#### PROBLEM STATEMENT
Print the full listing exactly.
↓
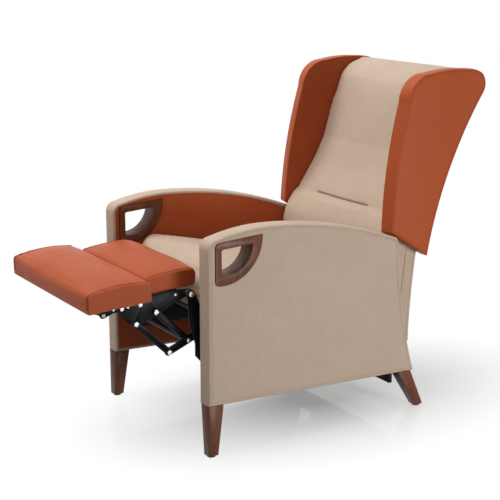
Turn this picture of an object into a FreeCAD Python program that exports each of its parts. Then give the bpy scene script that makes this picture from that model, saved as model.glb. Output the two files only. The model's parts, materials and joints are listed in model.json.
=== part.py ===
"""Wing-back recliner with a fold-out footrest, as a parametric document.

Millimetres, +Z up, the sitter faces -Y and the sitter's left is +X. The origin
is on the floor, midway between the footrest's tip and the back's rear edge.
Lengths along Y are counted from the arms' front face, and heights from the floor.
"""
import FreeCAD
import Part
import math
import os

V = FreeCAD.Vector
LEFT = 1
RIGHT = -1
SIDES = ((LEFT, "left"), (RIGHT, "right"))

doc = FreeCAD.newDocument("Recliner")
sheet = doc.addObject("Spreadsheet::Sheet", "Dims")

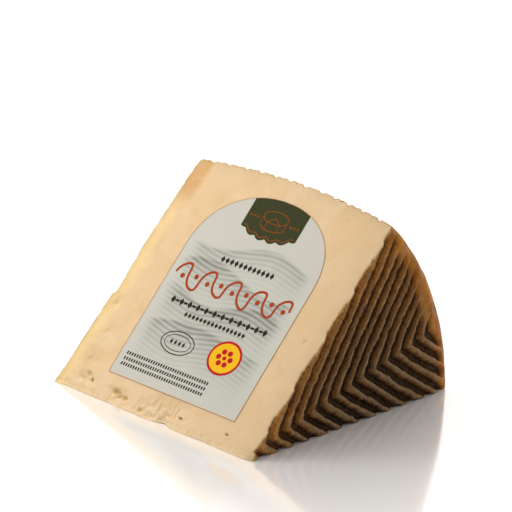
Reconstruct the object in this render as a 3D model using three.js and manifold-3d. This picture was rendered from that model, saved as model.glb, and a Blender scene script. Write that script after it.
↑
#### RESPONSE FOR THIS EXERCISE
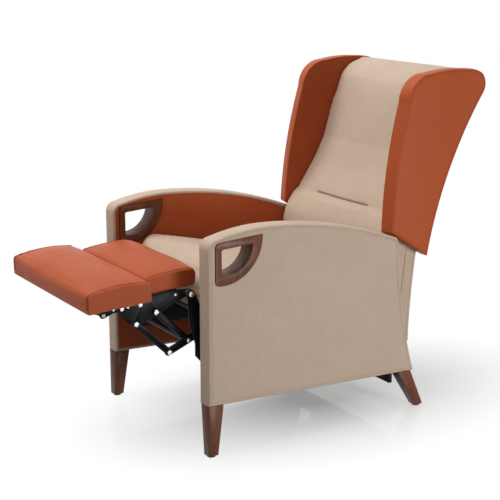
Turn this picture of an object into a FreeCAD Python program that exports each of its parts. Then give the bpy scene script that makes this picture from that model, saved as model.glb. Output the two files only. The model's parts, materials and joints are listed in model.json.
=== part.py ===
"""Wing-back recliner with a fold-out footrest, as a parametric document.

Millimetres, +Z up, the sitter faces -Y and the sitter's left is +X. The origin
is on the floor, midway between the footrest's tip and the back's rear edge.
Lengths along Y are counted from the arms' front face, and heights from the floor.
"""
import FreeCAD
import Part
import math
import os

V = FreeCAD.Vector
LEFT = 1
RIGHT = -1
SIDES = ((LEFT, "left"), (RIGHT, "right"))

doc = FreeCAD.newDocument("Recliner")
sheet = doc.addObject("Spreadsheet::Sheet", "Dims")

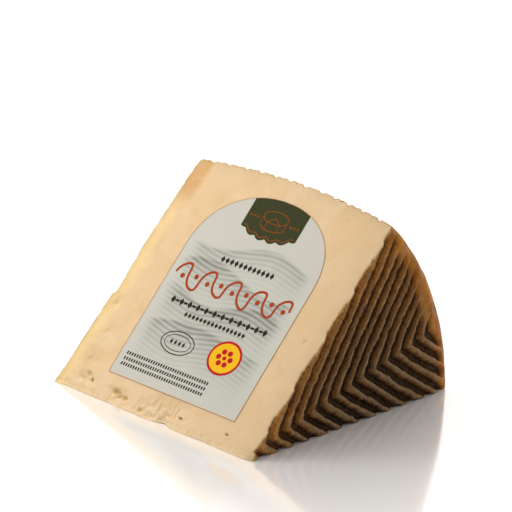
Reconstruct the object in this render as a 3D model using three.js and manifold-3d. This picture was rendered from that model, saved as model.glb, and a Blender scene script. Write that script after it.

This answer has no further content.